*Set task:* Print again only this span: the line with "The Blender code", the line with "between two heights.", and all lines between them, exactly as given.

*Supplied material:*
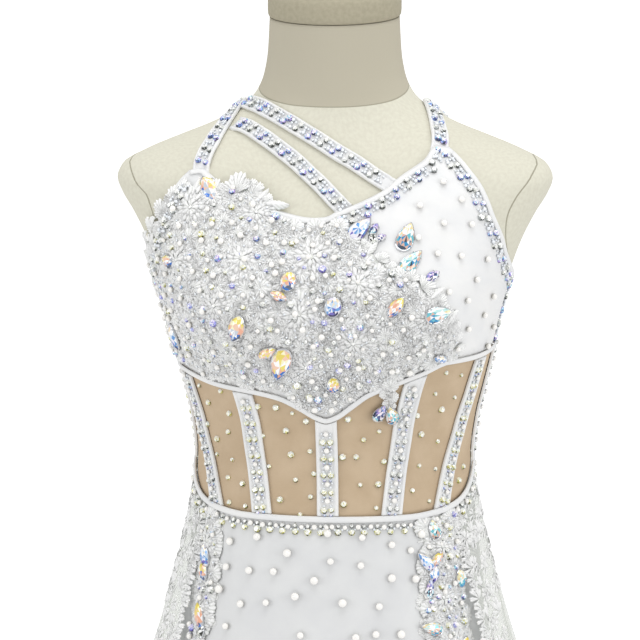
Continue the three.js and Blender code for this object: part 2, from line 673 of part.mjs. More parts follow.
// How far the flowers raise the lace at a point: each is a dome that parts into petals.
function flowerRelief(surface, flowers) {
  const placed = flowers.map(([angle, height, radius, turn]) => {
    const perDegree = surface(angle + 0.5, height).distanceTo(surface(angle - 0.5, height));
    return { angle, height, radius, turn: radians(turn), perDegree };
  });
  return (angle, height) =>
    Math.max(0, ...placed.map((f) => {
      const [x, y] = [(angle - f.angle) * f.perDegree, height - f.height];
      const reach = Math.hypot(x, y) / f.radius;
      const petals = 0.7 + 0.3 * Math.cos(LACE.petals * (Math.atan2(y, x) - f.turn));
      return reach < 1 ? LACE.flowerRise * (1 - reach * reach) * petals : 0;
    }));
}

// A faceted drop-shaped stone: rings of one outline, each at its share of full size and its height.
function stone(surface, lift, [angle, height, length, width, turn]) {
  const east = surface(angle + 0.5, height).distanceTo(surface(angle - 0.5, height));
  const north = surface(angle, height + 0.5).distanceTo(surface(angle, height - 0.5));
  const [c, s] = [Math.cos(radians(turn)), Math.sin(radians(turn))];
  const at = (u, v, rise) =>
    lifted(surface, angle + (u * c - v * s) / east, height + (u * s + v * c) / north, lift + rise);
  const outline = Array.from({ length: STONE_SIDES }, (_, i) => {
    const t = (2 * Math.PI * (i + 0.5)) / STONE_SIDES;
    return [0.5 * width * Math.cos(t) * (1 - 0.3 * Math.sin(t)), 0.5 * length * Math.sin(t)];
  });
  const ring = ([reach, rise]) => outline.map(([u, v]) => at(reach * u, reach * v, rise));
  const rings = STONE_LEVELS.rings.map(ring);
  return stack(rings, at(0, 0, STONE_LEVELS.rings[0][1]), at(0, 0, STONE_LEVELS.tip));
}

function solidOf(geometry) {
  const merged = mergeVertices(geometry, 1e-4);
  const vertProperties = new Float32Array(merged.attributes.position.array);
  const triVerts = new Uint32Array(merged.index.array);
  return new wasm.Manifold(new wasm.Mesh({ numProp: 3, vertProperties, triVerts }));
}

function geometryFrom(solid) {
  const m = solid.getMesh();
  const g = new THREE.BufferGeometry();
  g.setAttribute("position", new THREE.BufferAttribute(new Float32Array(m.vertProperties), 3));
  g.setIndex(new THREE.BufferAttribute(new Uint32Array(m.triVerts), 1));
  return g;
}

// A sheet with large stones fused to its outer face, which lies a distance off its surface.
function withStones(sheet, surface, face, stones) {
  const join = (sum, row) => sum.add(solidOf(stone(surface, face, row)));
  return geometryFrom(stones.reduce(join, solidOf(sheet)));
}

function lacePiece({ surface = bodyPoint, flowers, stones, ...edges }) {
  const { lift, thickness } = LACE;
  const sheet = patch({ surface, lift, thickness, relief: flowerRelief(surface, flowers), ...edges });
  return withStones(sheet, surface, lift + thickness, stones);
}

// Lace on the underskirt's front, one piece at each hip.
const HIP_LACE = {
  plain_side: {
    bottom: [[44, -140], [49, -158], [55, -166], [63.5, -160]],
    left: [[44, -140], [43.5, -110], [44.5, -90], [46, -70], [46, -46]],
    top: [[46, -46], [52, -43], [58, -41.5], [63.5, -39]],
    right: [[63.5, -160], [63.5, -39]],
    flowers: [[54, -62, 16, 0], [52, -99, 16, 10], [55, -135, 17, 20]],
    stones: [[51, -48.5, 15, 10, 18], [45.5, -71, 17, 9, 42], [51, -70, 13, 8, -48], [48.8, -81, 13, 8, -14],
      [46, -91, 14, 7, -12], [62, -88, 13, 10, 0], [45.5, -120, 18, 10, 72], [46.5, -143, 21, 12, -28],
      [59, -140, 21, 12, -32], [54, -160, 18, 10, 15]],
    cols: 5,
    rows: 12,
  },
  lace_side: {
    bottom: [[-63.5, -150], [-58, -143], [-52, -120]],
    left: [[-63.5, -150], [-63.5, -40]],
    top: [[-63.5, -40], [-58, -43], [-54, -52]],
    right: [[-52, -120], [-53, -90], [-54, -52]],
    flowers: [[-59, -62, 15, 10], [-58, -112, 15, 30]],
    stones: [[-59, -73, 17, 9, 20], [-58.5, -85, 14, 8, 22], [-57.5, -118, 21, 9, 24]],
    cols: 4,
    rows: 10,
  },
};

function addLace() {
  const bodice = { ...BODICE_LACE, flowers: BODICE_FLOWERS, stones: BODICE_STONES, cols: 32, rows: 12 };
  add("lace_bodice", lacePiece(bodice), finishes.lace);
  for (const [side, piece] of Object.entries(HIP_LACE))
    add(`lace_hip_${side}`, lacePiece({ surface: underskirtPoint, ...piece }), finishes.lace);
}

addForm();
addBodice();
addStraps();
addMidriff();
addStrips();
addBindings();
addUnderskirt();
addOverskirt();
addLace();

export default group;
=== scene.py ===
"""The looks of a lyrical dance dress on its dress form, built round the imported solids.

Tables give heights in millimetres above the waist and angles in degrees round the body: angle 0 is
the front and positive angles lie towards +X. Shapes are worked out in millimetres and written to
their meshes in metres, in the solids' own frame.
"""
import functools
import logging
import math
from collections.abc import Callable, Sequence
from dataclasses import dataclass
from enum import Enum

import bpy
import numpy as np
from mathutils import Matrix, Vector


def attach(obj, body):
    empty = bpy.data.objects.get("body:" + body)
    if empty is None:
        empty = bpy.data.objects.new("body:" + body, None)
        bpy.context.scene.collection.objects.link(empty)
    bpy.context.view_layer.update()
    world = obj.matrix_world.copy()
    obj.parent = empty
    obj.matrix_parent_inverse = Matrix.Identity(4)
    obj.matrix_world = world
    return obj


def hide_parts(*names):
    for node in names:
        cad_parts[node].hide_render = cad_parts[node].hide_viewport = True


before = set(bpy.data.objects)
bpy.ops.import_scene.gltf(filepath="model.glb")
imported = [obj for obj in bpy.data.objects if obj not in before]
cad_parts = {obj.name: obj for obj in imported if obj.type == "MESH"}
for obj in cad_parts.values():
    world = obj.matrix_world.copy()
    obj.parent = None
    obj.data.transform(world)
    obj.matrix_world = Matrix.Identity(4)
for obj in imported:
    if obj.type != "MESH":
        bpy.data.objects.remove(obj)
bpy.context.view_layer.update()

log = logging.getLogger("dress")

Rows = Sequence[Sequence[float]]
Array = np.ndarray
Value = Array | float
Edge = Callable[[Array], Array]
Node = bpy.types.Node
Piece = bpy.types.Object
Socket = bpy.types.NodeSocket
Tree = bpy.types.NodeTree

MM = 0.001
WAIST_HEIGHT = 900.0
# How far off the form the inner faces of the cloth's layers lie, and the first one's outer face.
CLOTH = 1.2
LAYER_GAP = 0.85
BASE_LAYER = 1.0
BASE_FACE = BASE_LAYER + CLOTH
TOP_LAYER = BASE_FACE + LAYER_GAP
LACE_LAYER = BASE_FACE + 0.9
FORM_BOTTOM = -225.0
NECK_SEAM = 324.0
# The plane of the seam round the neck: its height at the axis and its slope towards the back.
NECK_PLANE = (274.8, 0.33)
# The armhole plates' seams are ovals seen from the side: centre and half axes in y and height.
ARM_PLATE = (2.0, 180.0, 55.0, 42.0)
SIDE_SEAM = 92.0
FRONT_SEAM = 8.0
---
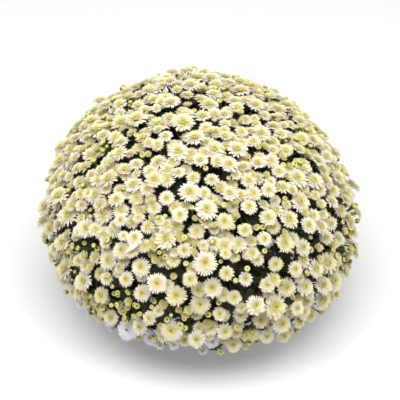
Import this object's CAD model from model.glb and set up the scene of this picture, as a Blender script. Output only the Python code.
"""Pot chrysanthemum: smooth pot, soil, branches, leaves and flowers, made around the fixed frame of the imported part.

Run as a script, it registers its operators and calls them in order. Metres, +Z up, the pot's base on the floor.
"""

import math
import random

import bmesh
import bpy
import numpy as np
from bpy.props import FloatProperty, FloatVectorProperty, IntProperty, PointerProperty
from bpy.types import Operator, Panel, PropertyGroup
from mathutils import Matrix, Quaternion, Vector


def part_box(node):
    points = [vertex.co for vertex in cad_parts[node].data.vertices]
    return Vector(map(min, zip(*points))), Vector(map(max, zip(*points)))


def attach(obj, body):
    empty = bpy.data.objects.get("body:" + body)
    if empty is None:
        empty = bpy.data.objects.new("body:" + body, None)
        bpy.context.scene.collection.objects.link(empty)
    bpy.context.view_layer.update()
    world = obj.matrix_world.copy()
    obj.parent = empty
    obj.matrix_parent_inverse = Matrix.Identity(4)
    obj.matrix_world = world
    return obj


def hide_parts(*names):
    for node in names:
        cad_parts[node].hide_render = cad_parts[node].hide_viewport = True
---
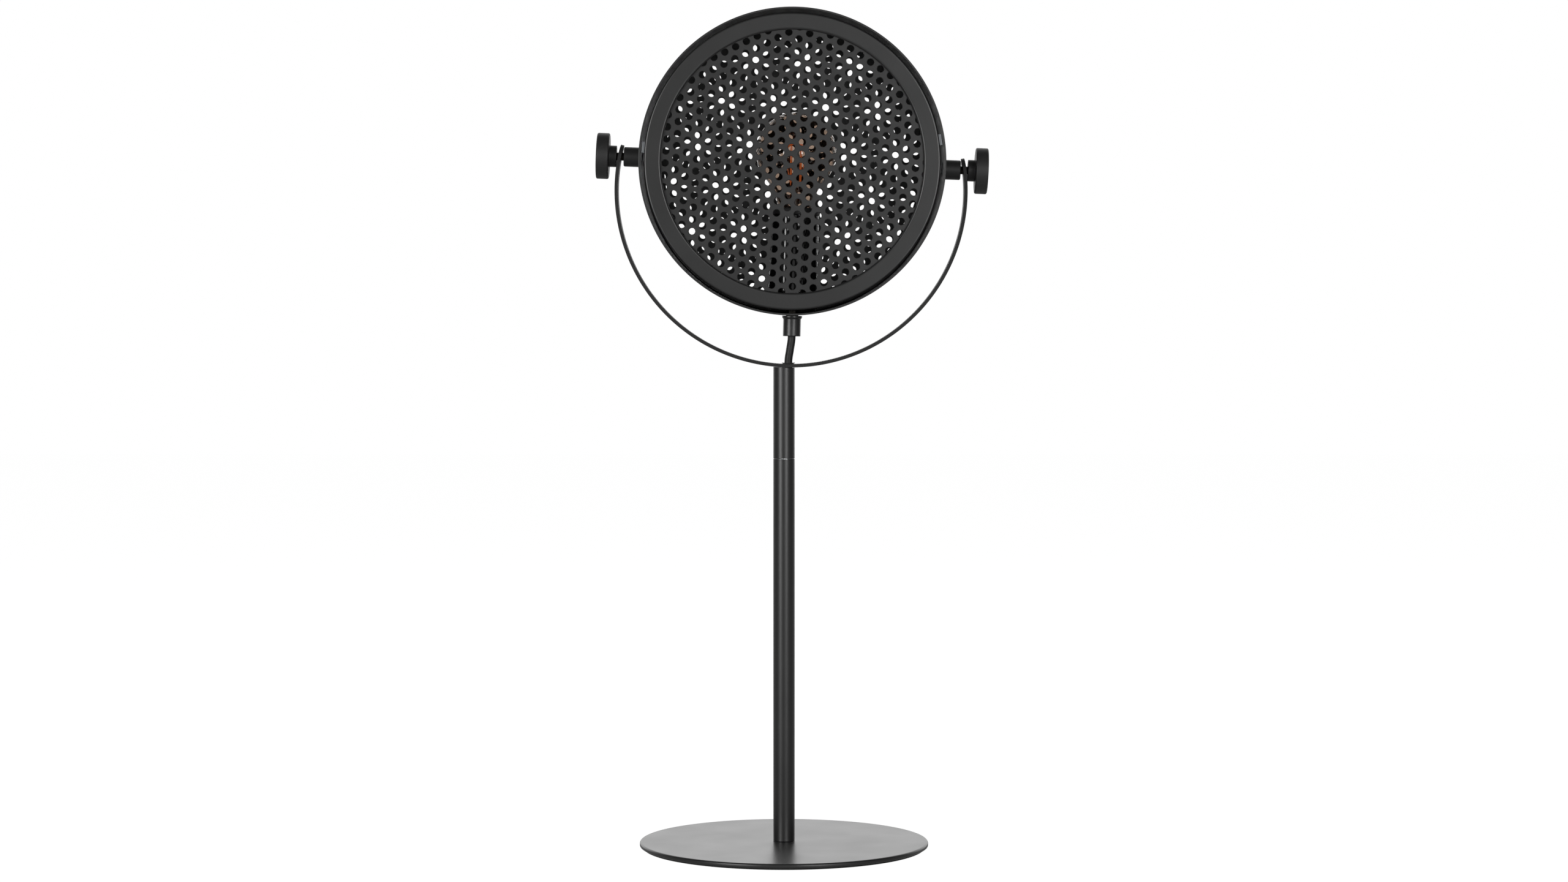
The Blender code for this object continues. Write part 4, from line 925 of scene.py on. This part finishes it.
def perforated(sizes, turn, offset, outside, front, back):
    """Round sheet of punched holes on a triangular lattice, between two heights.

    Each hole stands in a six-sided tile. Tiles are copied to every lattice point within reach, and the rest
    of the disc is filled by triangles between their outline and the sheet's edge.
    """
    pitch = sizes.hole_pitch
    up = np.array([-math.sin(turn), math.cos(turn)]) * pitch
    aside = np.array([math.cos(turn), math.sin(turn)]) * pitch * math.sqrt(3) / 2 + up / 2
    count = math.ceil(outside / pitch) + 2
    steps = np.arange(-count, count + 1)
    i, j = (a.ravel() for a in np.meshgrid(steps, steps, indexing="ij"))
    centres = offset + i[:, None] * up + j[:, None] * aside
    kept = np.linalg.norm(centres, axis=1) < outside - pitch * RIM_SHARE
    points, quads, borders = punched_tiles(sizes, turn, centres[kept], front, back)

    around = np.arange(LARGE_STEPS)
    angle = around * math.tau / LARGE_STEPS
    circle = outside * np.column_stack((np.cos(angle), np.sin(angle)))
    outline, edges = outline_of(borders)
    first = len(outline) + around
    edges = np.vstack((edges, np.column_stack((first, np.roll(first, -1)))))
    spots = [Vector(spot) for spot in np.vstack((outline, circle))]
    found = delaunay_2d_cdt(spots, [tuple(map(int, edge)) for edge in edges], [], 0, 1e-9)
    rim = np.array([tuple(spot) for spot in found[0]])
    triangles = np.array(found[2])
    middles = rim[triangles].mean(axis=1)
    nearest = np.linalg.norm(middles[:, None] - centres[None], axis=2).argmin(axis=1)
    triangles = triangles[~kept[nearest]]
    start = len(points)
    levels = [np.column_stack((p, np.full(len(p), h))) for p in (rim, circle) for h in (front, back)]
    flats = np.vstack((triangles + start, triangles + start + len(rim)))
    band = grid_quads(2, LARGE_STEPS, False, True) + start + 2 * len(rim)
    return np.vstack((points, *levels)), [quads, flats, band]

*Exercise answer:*
The Blender code for this object continues. Write part 4, from line 925 of scene.py on. This part finishes it.
def perforated(sizes, turn, offset, outside, front, back):
    """Round sheet of punched holes on a triangular lattice, between two heights.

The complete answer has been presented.